Now before you Kindle-lovers or early-adopters begin calling me a Luddite or a sentimentalist, let me state for the record that I too love my Kindle. Hell, I'm writing here, at the great orange destroyer of news magazines. I'm not advocating here for a resurgence in newspaper reading or paperback buying. But, I will say that something is being lost in our rush toward the digital age. Something intangible, perhaps never to be found again. Perhaps transforming into something new and unknown. Perhaps we will look back on the places where we collected books and think they were as quaint and useless as the monasteries that kept vaults of scrolls before the advent of the printing press and movable type. But even then, much as the art of calligraphy and the divine beauty of illuminated writing were lost in the march of democratic printed book, I feel we are losing things as we say goodbye to the printed word.
I've loved books all my life. Especially encyclopedias. My father bought me my first one, a used World Book set from 1970 that I was given in 1982. I believe he may have bought them at a yard sale for they smelled of mildew and dust. Hours and hours and hours would I spend looking at pictures and reading articles. I learned about all the presidents (up to Nixon), and all about animals, and foreign countries and the various sciences. I never knew what to look up. The books were just sort of there for the inquiring. I'd pick up the letter J and just read. But because my encyclopedias were so old, if I wanted new information, I knew I had to go where any poor boy from Brooklyn could go and get some up-to-date knowledge: the public library. There, they had a brand-spanking new Britannica! It was always my dream to own a set. Big, leather-bound, beautiful, and chock full of knowledge in depth. I'd grab one and then find a quiet corner of the library and read. Searching for quiet corners usually brought me down aisles where I'd notice something on the shelf. I may not have read my Britannica at all, having found something that caught my fancy and gotten lost in it.

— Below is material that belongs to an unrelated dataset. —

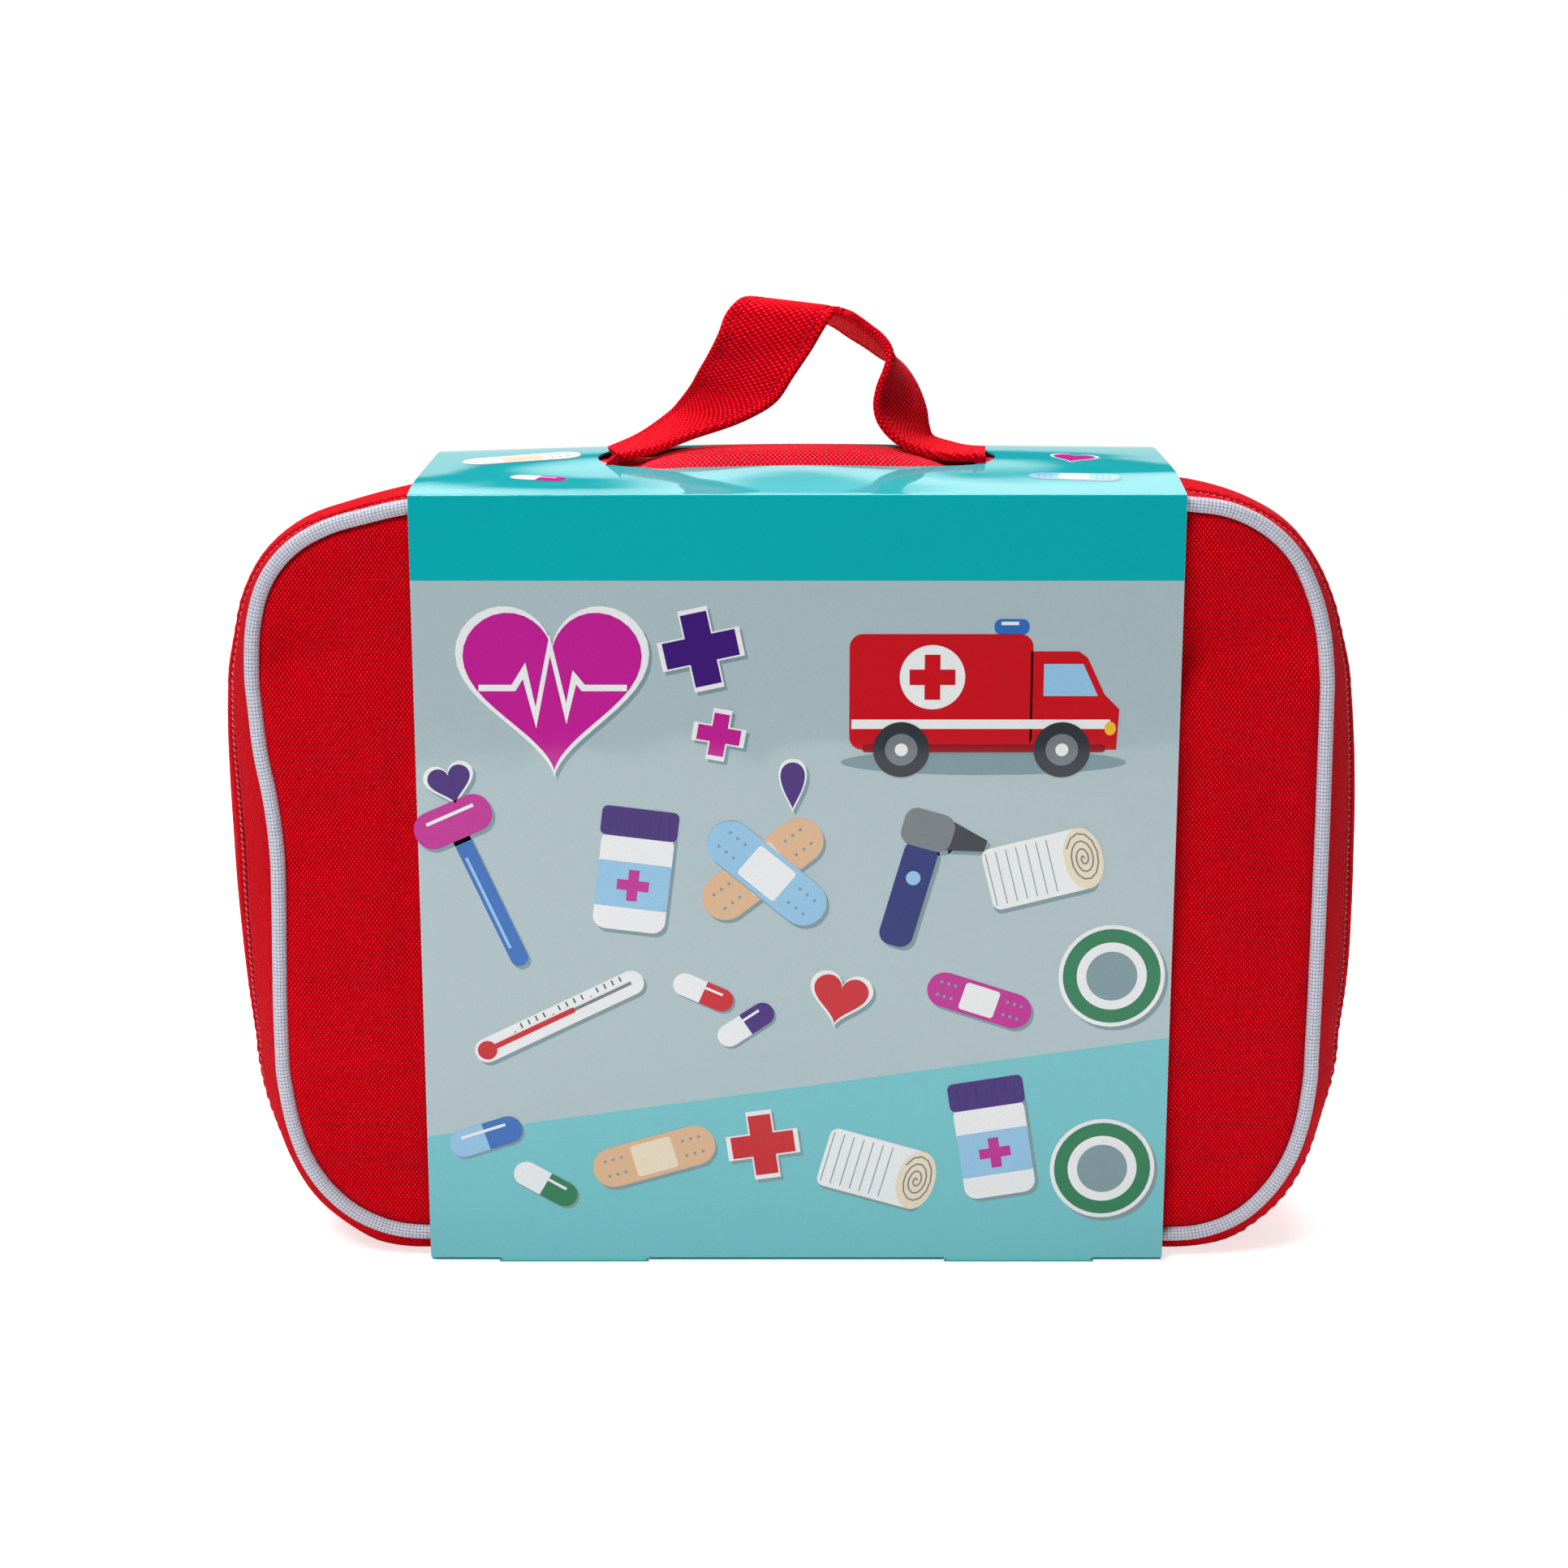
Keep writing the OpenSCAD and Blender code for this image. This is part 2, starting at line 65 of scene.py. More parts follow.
# Sizes read from the frame
piping_low, piping_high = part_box("front_piping")
PIPE_R = (piping_high.y - piping_low.y) / 2
PIPE_Y = -(piping_low.y + piping_high.y) / 2
HALF_W = piping_high.x - PIPE_R
RIM_LOW = piping_low.z + PIPE_R
RIM_HIGH = piping_high.z - PIPE_R
MID_Z = (RIM_LOW + RIM_HIGH) / 2
CORNER_R = 43 * MM
CORNER_X = HALF_W - CORNER_R
CORNER_RISE = (RIM_HIGH - RIM_LOW) / 2 - CORNER_R
PANEL_Y = -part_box("front_panel")[0].y
FOAM_Y = -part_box("front_foam")[0].y
LINING_Y = -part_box("front_lining")[0].y
TOP_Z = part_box("front_band")[1].z
BOTTOM_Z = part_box("front_band")[0].z
SEAM_Y = PIPE_Y - PIPE_R
SLOT_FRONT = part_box("front_band")[1].y
SLOT_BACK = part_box("back_band")[0].y
ZIP_Y = (SLOT_FRONT + SLOT_BACK) / 2
BAND_T = 1.5 * MM

# The rounded gusset: its seam lies a step outside the piping line
SEAM_STEP = 0.5 * MM
BULGE = 9.5 * MM
TOP_SLACK = 1.8 * MM
HOLE_RISE = 7.2 * MM
GROOVE = 5 * MM
LENGTH = 7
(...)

What I am getting at here is that one of the problems I have with my Kindle is that I don't know what I want to read. I want to browse, but not according to some algorithm of what my preferences ought to be. I can't search, because I don't know what I'm searching for. I cannot put my finger on what I am describing here, but it has something to with the loss of good luck. Or the randomness of accidents. Somehow, browsing books on Kindle makes me feel like I'm missing something that would be remedied by wandering through a library. That's why I go to the Macon Branch.

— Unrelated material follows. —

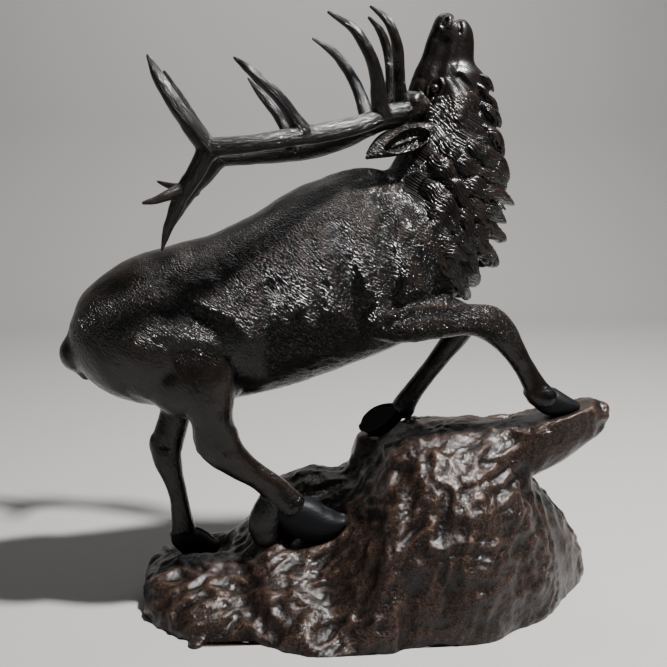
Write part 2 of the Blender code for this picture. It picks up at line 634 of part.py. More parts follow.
def tab_mesh():
    """The round-ended tab at the foot of the near side, bottom flush with the rock's."""
    centre, back = TAB_PLACE[0] * ROCK_LENGTH, TAB_PLACE[1] * ROCK_DEPTH
    half = LUG_WIDTH / 2
    outline = [(centre - half, back + 3 * LUG_WIDTH), (centre - half, back - LUG_REACH + half)]
    turns = 8
    for k in range(1, turns):
        a = math.pi + math.pi * k / turns
        outline.append((centre + half * math.cos(a), back - LUG_REACH + half + half * math.sin(a)))
    outline += [(centre + half, back - LUG_REACH + half), (centre + half, back + 3 * LUG_WIDTH)]
    count = len(outline)
    points = [(x, y, z) for z in (0, LUG_THICKNESS) for x, y in outline]
    faces = [tuple(reversed(range(count))), tuple(range(count, 2 * count))]
    faces += [(k, (k + 1) % count, count + (k + 1) % count, count + k) for k in range(count)]
    return mesh_of("tab", points, faces)


def join_tab(rock):
    """The tab cast on the rock."""
    tool = bpy.data.objects.new("tab", tab_mesh())
    bpy.context.scene.collection.objects.link(tool)
    tool.hide_render = True
    tool.display_type = "WIRE"
    union = rock.modifiers.new("tab", "BOOLEAN")
    union.operation = "UNION"
    union.object = tool


def sink_hooves(rock, elk):
    """Cut the elk's hooves out of the rock with the seat gap all round them."""
    cutter = Skin(elk.data)
    cutter.points += cutter.normals * SEAT_GAP * AROUND_CORNERS
    tool = bpy.data.objects.new("hoof prints", cutter.mesh("hoof prints"))
    bpy.context.scene.collection.objects.link(tool)
    tool.hide_render = True
    tool.display_type = "WIRE"
    cut = rock.modifiers.new("hoof prints", "BOOLEAN")
    cut.operation = "DIFFERENCE"
    cut.object = tool


def main():
    clear_scene()
    elk = placed("elk", elk_mesh(), painted_metal("patinated casting", DARK_CHOCOLATE, 0.32))
    rock = placed("rock_base", rock_mesh(), painted_metal("patinated rock", UMBER, 0.30))
    join_tab(rock)
    sink_hooves(rock, elk)


main()
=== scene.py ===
"""A cast aluminium elk bugling on a rock: hide, head, mane, ears, antlers, hooves and outcrop.

The figure is drawn in figure units, of which there are 190 from the ground to the nose, so a unit
is a centimetre at the full height. +X is the way the elk climbs and -Y its right side.
"""

from __future__ import annotations

import logging
import math
from dataclasses import dataclass, field
from enum import Enum
from typing import Optional, Sequence

import bmesh
import bpy
import numpy as np
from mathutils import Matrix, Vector, noise

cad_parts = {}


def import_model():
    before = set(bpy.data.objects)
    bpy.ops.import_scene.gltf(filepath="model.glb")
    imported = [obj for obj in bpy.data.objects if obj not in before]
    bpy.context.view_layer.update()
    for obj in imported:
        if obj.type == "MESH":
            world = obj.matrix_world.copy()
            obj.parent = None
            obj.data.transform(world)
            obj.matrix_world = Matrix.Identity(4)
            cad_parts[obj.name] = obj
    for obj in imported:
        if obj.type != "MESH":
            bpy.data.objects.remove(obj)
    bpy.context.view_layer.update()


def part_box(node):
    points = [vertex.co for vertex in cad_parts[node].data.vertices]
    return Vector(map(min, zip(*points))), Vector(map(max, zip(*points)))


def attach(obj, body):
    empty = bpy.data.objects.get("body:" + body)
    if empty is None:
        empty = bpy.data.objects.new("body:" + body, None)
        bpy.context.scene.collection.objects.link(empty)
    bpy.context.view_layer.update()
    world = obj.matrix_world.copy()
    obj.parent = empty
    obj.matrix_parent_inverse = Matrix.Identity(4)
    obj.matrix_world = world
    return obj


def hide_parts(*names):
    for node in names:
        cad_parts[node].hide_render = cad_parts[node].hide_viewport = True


LOG = logging.getLogger("elk")

Row = tuple[float, ...]
Path = Sequence[tuple[float, float]]
Array = np.ndarray
Thing = bpy.types.Object
Tree = bpy.types.NodeTree
Socket = bpy.types.NodeSocket

UNITS_TALL = 190.0
# Further than any point is from any line
FAR_OFF = 1e9


class Side(Enum):
    """The elk's two sides, by the sign of Y."""

    NEAR = -1
    FAR = 1


# The bench: what a modeller does with the scene, in a few words


def deselect() -> None:
    """Leaves nothing selected."""
    bpy.ops.object.select_all(action="DESELECT")


def activate(thing: Thing) -> None:
    """Selects one object alone.

    Args:
        thing: The object to work on.
    """
    deselect()
    thing.select_set(True)
    bpy.context.view_layer.objects.active = thing


def apply_modifier(thing: Thing, kind: str, **settings: object) -> None:
    """Adds a modifier with its settings and applies it.

    Args:
        thing: The object that takes it.
        kind: The modifier's type.
        settings: Its properties.
    """
    activate(thing)
    bpy.ops.object.modifier_add(type=kind)
    modifier = thing.modifiers[-1]
    for key, value in settings.items():
        setattr(modifier, key, value)
    bpy.ops.object.modifier_apply(modifier=modifier.name)


def joined(things: Sequence[Thing], name: str) -> Thing:
    """Joins objects into one.

    Args:
        things: The objects, which are used up.
        name: The new object's name.

    Returns:
        The one object, with its place in its mesh.
    """
    activate(things[0])
    for thing in things:
        thing.select_set(True)
    if len(things) > 1:
        bpy.ops.object.join()
    bpy.ops.object.transform_apply(location=True, rotation=True, scale=True)
    made = bpy.context.object
    made.name = made.data.name = name
    return made


def triangles_of(thing: Thing) -> int:
    """Counts the triangles of an object's mesh."""
    thing.data.calc_loop_triangles()
    return len(thing.data.loop_triangles)


def face_out() -> None:
    """Turns every face of the mesh in edit mode outwards, and leaves edit mode."""
    bpy.ops.mesh.select_all(action="SELECT")
    bpy.ops.mesh.normals_make_consistent(inside=False)
    bpy.ops.object.mode_set(mode="OBJECT")


def sliced(thing: Thing, place: Sequence[float], facing: Sequence[float]) -> Thing:
    """Cuts an object flat and closes the cut.

    Args:
        thing: The object.
        place: A point on the cut, in metres.
        facing: The way the cut faces; what lies that way is removed.

    Returns:
        The same object.
    """
    activate(thing)
    bpy.ops.object.mode_set(mode="EDIT")
    bpy.ops.mesh.select_all(action="SELECT")
    bpy.ops.mesh.bisect(plane_co=place, plane_no=facing, use_fill=True, clear_outer=True)
    bpy.ops.object.mode_set(mode="OBJECT")
    return thing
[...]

In the mid 1990s, I used to visit a bookstore in Atlanta whenever I got some block leave from Camp Lejeune. The place was called Oxford Books in Buckhead on what was then Pharr Road. I'm sure some of you Atlanta people remember it. A fascinating, wonderful place to buy books, it nevertheless closed sometime in the 1990s, having lost against the big box bookseller and Amazon competition coupled with some bad management. It was another place where I could wander around discovering things without feeling like I was being heavily marketed to ... which is how Barnes & Noble feels. Well, there was one occasion where I happened to be reading a book about management and a great commotion ensued. There was some noise and then an announcement that someone important was coming. Naturally, I was interested. As I moved into the small crowd, I happened to end up standing face to face with none other than Rep. Newt Gingrich, the recently elected Speaker of the House. He had come to sign his latest book To Renew America. He was shaking hands and saw me in my BDU's and thanked me and whatnot. Shook my hand. Good handshake, but I remember being taken aback by how bad his complexion was. TV works wonders. He saw the book in my hand and told me that he had read it and that I would really enjoy it. That book was Out of the Crisis by W. Edwards Deming. That, my friends, is the full extent of my contact with Newt Gingrich. In any case, coming into contact with other people is one of the wonderful things about public spaces. Having to, on some level, interact with other humans. I could be wrong, and I probably am, but I do feel like there is something not quite as satisfying when I download a book and see only my own flat screen. I don't think I'll ever recount the day I downloaded On A Pale Horse by Piers Anthony, a book I distinctly remember discovering in a public library at age 13 when a schoolmate of mine tossed it at me and said, "Read it." Even though I downloaded it recently, I can't remember a thing about it. Something is being lost here, although I can't quite put my finger on what it is. I suspect it has something to do with gathering memories for the purpose of telling stories. Storytelling.
Going to my little library was quite an experience. I found a book. I hope I love it. But it did disturb me to see so many people looking so deeply into their screens and ignoring the books, the quiet alcoves, and each other. In fact, I noticed that many of the screens on the computers have these privacy guards so that the person next to you can't see what book you're reading. Wait, I shouldn't be sarcastic. That happens to me with my Kindle on the subway too. That too reminds me of something else that is being lost because no matter what I'm reading on my Kindle, it is terribly difficult to impress others on the subway like you can with a bookcover. I can't put my finger on what that is, but it has something to do with pride. It is disconcerting to enter a consumer marketplace like Barnes & Noble and find people browsing books, contrasted with entering a stately public building and find people staring into consumer appliances.
Luck. Storytelling. Pride. All in one little building in my neighborhood, slowly slipping away.